And here I am, writing about this little adventure because I personally learned a lot from it and someone might benefit as well. Also, I discovered something interesting about stretching this WS2812B protocol, additionally on what is mentioned in the cpldcpu.wordpress.com article which inspired mine – and I really suggest to read it to learn on how to think when reverse engineering a simple protocol.

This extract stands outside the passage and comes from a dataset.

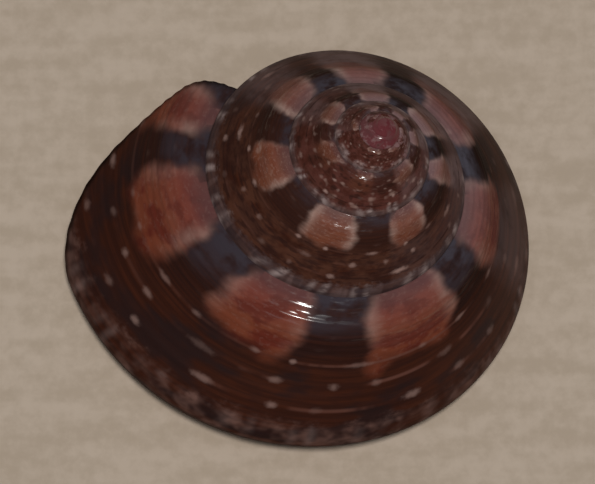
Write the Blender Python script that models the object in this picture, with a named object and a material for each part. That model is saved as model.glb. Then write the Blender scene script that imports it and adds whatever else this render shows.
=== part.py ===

So back to us, the plan is to set up some basic firmware (actually, a bunch of instructions) and make an hello world with this LED. The device uses a clockless communication, with the bit encoded in a PWM signal, with apparently tight speed requirements:

Those timing are shown in the datasheet’s table:

That means, between a 1 and a 0 is needed a resolution capable to withstand a Δt = T1H – T0H (see Figure 1, red marking), that is 0.4us with a tolerance of +/- 0.15us. With the tolerances in a worst case scenario, reducing the difference of T1H – T0H, this goes down to a 0.1us of resolution. Something is wispering that is not going to be trivial. And I thought it was just a silly RGB LED. Actually, a GRB LED.

### A nice way to overload the CPU and not driving the LED

If I encode this with an output compare or PWM, I have to consider the speed of the updating period. With the tolerances shortening the bit period of 150ns for the high and low levels on the waveform, the total period is shortened of 300ns, which means the nominal 800kHz will rise to 1.05MHz. On the other hand, a longer period will increase of 300ns lowering the speed to 645kHz. Apparently there is some room for speed adjusting. Then, since I have no DMA in this small 8-bit MCU, I can only update the data in a ISR.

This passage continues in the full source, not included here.